TRUE GRIT: not quite the real deal

It's tough to judge this new version of TRUE GRIT solely on its own merits. The John Wayne original is so vividly imprinted on my memory that it's impossible not to compare the two, and each time I do it's the Coen Brothers' production that is found wanting.
Not because TRUE GRIT 2010 is a bad film. It's not. It's actually pretty good and I can see it picking up a fair few Oscar nominations, but it's not the real deal and here's why.
Jeff Bridges is a very talented actor but he's no John Wayne. While Bridges plays Marshal Rooster Cogburn, Wayne was Cogburn. Bridges undoubtedly has greater range than Wayne as an actor but there's nothing naturalistic about his portrayal. He's playing a part complete with scruffy beard, dirty clothes and questionable personal habits. He's putting on the voice and adopting a certain manner of speaking (almost unintelligible) and style of walking. It's clearly Bridges playing a part.
Wayne, in contrast, is playing himself, or that's what he appears to be doing since by 1969 when the original TRUE GRIT was released, Wayne had played cowboys in so many Westerns that the genre was synonymous with him.
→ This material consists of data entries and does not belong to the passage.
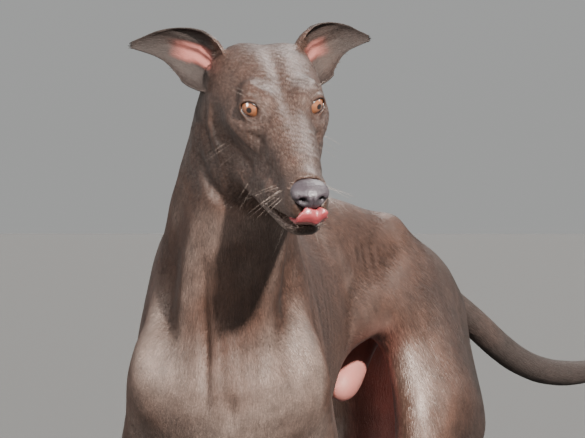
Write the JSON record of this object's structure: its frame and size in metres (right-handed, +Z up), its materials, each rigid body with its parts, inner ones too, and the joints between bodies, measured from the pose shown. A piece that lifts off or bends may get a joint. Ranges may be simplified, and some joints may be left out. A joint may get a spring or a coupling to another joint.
{
  "type": "greyhound",
  "caption": "Standing short-coated dark brown greyhound, life size, head turned to its left, ears thrown out sideways, tongue licking its nose, tail held low behind.",
  "frame": {"origin": "on the floor under the middle of the body's box", "axes": "+X the way the body faces between its chest and its hips, +Y the animal's left, +Z up"},
  "size_m": [1.299, 0.3466, 0.8578],
  "materials": {
    "coat": "short glossy hair",
    "nose_leather": "moist, finely pebbled",
    "tongue": "wet",
    "eye": "wet, clear"
  },
  "bodies": {
    "root": {"ear_left": "coat", "ear_right": "coat", "eye_left": "eye", "eye_right": "eye", "forefoot_left": "coat", "forefoot_right": "coat", "foreleg_left": "coat", "foreleg_right": "coat", "head": "coat", "hind_foot_left": "coat", "hind_foot_right": "coat", "jaw": "coat", "neck": "coat", "nose": "nose_leather", "shank_left": "coat", "shank_right": "coat", "tail": "coat", "thigh_left": "coat", "thigh_right": "coat", "tongue": "tongue", "torso": "coat"}
  },
  "joints": []
}
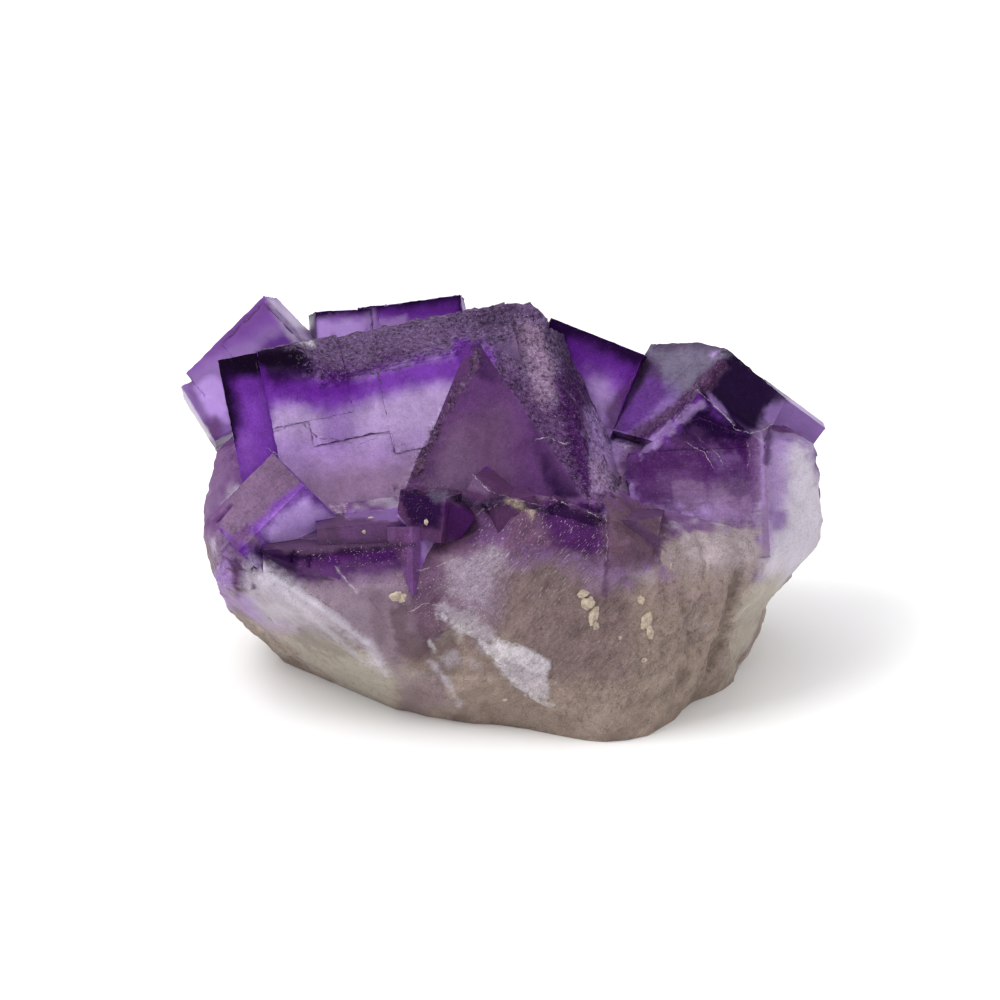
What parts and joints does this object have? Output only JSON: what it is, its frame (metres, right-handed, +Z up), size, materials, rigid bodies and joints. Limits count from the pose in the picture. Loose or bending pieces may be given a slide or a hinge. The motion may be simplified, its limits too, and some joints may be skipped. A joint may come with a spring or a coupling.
{
  "type": "cubic fluorite cluster",
  "caption": "Cluster of intergrown purple fluorite cubes on a lumpy, cloudy base that is cut off flat underneath.",
  "frame": {"origin": "under the middle of the cluster, on the flat cut that it rests on", "axes": "+X along its longest side, -Y towards the large flat crystal faces, +Z up"},
  "size_m": [0.0732, 0.0502, 0.0424],
  "materials": {
    "fluorite": "clear to milky purple crystal, partly etched"
  },
  "bodies": {
    "root": {"fluorite_cluster": "fluorite"}
  },
  "joints": []
}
This association between the actor and his roles was cemented by his off-screen persona. In real life Wayne espoused the same values and behaviours as his on-screen characters. As a result his Rooster Cogburn appeared to be interchangeable with his real self. The character was  a one-eyed version of Wayne. Where Wayne was a legend. who portrayed Cogburn as a myth, Bridges is an actor who plays the character as a man.
However, even with these reservations, I must admit that I enjoyed this new version of TRUE GRIT. There's a surprising amount of humour in this retelling of the story about Mattie Ross, the determined and stubborn 14 year old girl who hires a dissolute US Marshal (Cogburn) to track down the man who's murdered her father. Partly this humour arises from Mattie's situation as the unlikely protagonist, ordering around men 3 or 4 times her age and getting the better of of oily businessmen who can't believe they're being bested by a teenage girl.
14 year old Hailee Steinfield, making her feature film debut as Mattie, is sensational.She brings a confidence and poise to her performance which allows the humour to arise naturally from the situation. There's nothing forced or fake about Mattie's character. She may have an intellect beyond her years but she doesn't mouth implausibly adult one-liners in the way that so many professional teenagers do on film and tv.
Cogburn's not the only bemused to find himself taking orders from her. Matt Damon as the windy and self-important Texas Ranger LaBoeuf is similarly taken down several pegs when he presumes to treat Mattie according to her age.
The Coen Brothers have always done their own thing when it comes to making movies and for the most part they've been pretty successful albeit in a limited kind of way. Judging from the box office returns it looks like TRUE GRIT may turn out to be the most financially successful of all. Whether it can drag itself clear of the giant shadow cast by Wayne's original to become a classic in its own right is another matter, and my sense it that it won't.